What you are asked to do
Using the records below, give the number of lines where the word "picture" appears, with no further output.

═════ Source material

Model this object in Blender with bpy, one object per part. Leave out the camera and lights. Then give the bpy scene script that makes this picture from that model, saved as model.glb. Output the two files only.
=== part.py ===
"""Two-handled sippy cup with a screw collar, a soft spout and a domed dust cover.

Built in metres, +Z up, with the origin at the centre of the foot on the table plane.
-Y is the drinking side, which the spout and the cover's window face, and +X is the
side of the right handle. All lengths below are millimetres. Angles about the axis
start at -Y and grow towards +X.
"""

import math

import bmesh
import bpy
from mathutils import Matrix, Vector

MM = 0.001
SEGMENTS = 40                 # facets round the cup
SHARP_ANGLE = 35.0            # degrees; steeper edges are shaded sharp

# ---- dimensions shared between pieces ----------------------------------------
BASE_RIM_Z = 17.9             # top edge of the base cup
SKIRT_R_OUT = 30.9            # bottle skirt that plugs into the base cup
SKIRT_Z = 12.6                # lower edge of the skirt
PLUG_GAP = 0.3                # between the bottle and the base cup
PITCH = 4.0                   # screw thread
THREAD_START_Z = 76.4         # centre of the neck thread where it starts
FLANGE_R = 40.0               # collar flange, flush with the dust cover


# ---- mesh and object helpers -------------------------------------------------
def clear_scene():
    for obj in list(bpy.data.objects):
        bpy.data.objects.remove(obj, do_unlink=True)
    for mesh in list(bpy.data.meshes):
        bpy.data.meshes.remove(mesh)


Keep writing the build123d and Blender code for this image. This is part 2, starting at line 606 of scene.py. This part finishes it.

══════════
═════ Source material

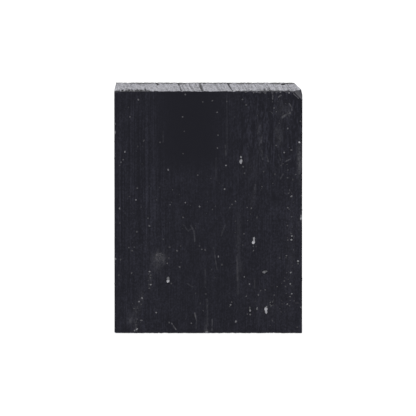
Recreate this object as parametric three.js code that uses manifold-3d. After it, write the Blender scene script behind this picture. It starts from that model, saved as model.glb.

══════════

Correct response
2